Developing professionals for the new pedagogy

(25-26 February 2016)

Some 50 practising educators from WOU and other private institutions attended a roundtable workshop on ‘Emerging Trends in Higher Education Pedagogy’ at the main campus over two days. The workshop themed “Innovative Learning Environments in Higher Education” was organised by WOU’s School of Education, Languages and Communications (SELC), and funded by the Institute for Research & Innovation (IRI).

Five top academicians who were experts in their respective areas gave keynote addresses regarding pedagogy, leadership, use of technology and research. They included WOU Deputy Vice Chancellors Prof Madhulika Kaushik and Prof Mohandas Menon.

PROF MADHULIKA TALKS ABOUT TECHNOLOGY-SUPPORTED PEDAGOGY IN HIGHER EDUCATION

Earlier in his opening speech, Vice Chancellor Prof Dato’ Dr Ho Sinn Chye mentioned the need to develop new pedagogies because the higher education landscape is fast changing, namely due to blended learning; proliferation of mobile devices; innovation based collaborative learning (e.g. social network platforms); Internet enabled OERs and MOOCs; learner’s demands for more flexibility, choices, affordability, personalised learning and ubiquitous learning; employer’s demand for job focused learning and training; need for new forms of assessment to ensure accountability; and student engagement.

O SHARES ON THE FAST CHANGING HIGHER EDUCATION LANDSCAPE.

He said institutions of higher learning must come out with a suite of pedagogical strategies to engage students, and teachers must acquire appropriate knowledge and skills to avoid becoming irrelevant. The new pedagogy is one that is irresistibly engaging for students and teachers, efficient and easy to access and use, allows 24/7 learning, and is steeped in real-life problem solving, Prof Ho added.

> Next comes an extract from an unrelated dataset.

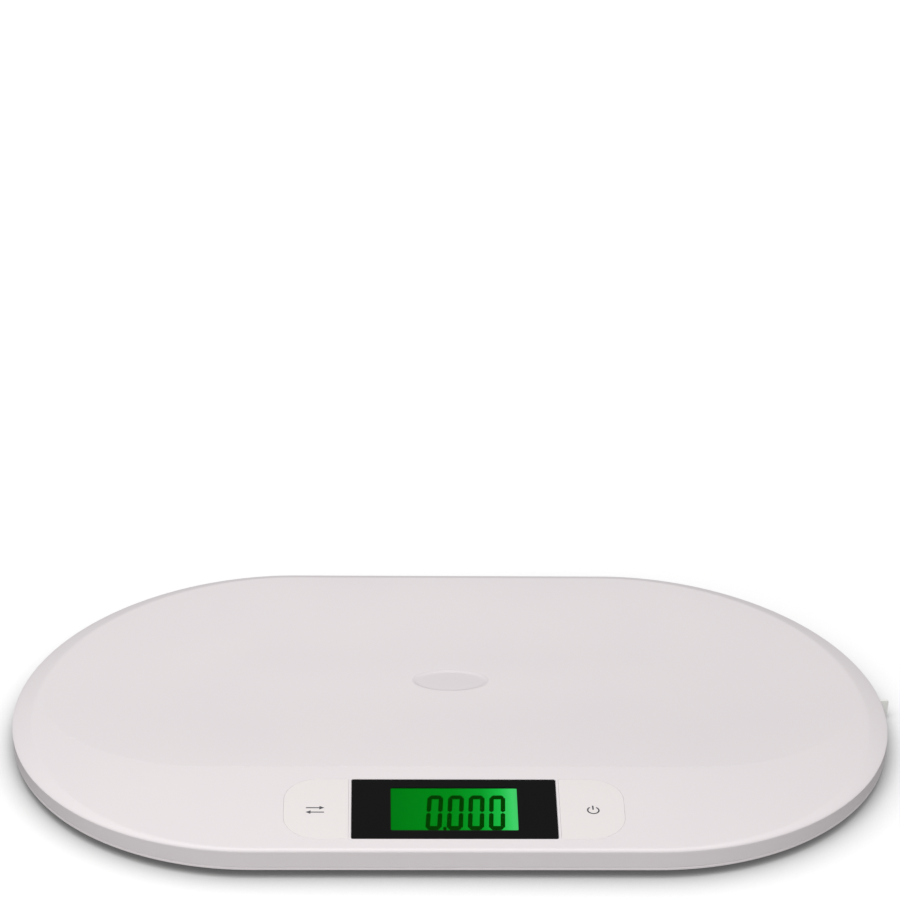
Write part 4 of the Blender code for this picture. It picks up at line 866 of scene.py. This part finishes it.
screws = [f"cover_screw_{number}" for number in range(1, 9)]
corners = [f"{row}_{side}" for row in ("front", "back") for side in ("left", "right")]
door_low, door_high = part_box("battery_door")
bay_low = Vector((door_low.x - GAP, 0, 0))
bay_high = Vector((door_high.x + GAP, 0, 0))
cell_front, cell_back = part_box("battery_cell_front"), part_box("battery_cell_back")
BAY_SIDE_ROOM = 0.0013
bay_low.y = cell_front[0].y - BAY_SIDE_ROOM
bay_high.y = cell_back[1].y + BAY_SIDE_ROOM
bay_ceiling = cell_front[1].z + GAP
button_middle = middle_of("tape_button")
brake_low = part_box("tape_brake")[0]
head_radius = (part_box(screws[0])[1].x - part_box(screws[0])[0].x) / 2
below = cover_low.z - OVERRUN
above_bottom = cover_low.z + JOIN
cup_radius = head_radius + GAP + CUP_WALL
cup_top = cover_low.z + CUP_RECESS + CUP_FLOOR
seat_radius = FOOT_WINDOW_RADIUS + FOOT_SEAT_WALL
seat_top = pan_top + FOOT_SEAT_HEIGHT

for screw in screws:
    at = middle_of(screw)
    add(cover, disc("cup", at.x, at.y, cup_radius, above_bottom, cup_top))
for corner in corners:
    at = middle_of(f"foot_cap_{corner}")
    add(cover, disc("seat", at.x, at.y, seat_radius, above_bottom, seat_top))
add(cover, block(
    "bay",
    (bay_low.x - BAY_WALL, bay_low.y - BAY_WALL, above_bottom),
    (bay_high.x + BAY_WALL, bay_high.y + BAY_WALL, bay_ceiling + BAY_WALL),
))
button_at = (button_middle.x, button_middle.y)
add(cover, disc("sleeve", *button_at, SLEEVE_BORE + SLEEVE_WALL, above_bottom, brake_low.z - GAP))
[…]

At the closing, SELC Dean Prof Santhiram told the participants to reflect on their own practice and hoped the workshop discussions will lead to shifts in practices when they return to their own class environment.

PROF SANTHIRAM CALLS ON PARTICIPANTS TO REFLECT ON THEIR TEACHING PRACTICES.

He also called on WOU to introduce a Certificate in Higher Education Pedagogy programme for its lecturers who do not have any professional-pedagogical training to teach in higher educational institutions. This can be part of the Professional Development/Enhancement initiatives of serving lecturers.

Meanwhile Tan Sri Emeritus Prof Gajaraj Dhanarajan, Chairman of WOU’s Board of Governors and Honorary Director of IRI, remarked that through his experience of chairing audit panels for the Malaysian Qualifications Agency on compliance, an important aspect of good practice that always confronted institutions was the quality of teachers/lecturers and the teaching and learning.

PROF DHANARAJAN URGES PARTICIPANTS TO ENGAGE STUDENTS IN THE LEARNING PROCESS.

He said, “Malaysian academics are good content providers. They are reasonably good in the knowledge of the subject they teach, but are mostly illiterate as good instructors, and the way they construct the assessments does not reflect the kind of good practice you’d want from academics.”   He felt the induction of training academics in higher education institutions is critical; however not many have formal training programmes to induct good teachers, lecturers or professors.

Highlighting the new generation of students who are digital natives and multi-taskers, he asked: “Are we using their language, the technologies that they are comfortable with? Are we utilising their behaviours to engage with them, or are we still going back to the practice we are comfortable with?” He said students may even record or google as educators speak and know more on the subject than them, and therefore knowing content may not be as critical as the exposition given.

SHARING FROM HIS VAST EXPERIENCE THE ATTRIBUTES OF A GOOD LECTURER.

He continued, “So what are the skills a new lecturer, teacher need? Does she have to be a good communicator? Is that something you include as part of your training curriculum? Is she an effective and productive user of learning technologies besides the PowerPoint? Is this person a good blogger, Twitter, has own Facebook account? Are these the skills that we are training, or are we just training them how to write a good learning project? Is the new teacher required to be a good facilitator, a good collaborator?”

“Is this person the new lecturer we are producing for the new pedagogies? How good is the lecturer in organising a lesson, a programme, a project? Are we teaching our new staff the value of ethical behaviour or are we encouraging plagiarism?”

PARTICIPANTS AND SPEAKERS POSE AFTER THE END OF THE WORKSHOP.

Prof Dhanarajan concluded: “Be a group of concerned academics. We need to have regular conversations like this among those of us who are especially interested in improving the professionalism of our vocation.”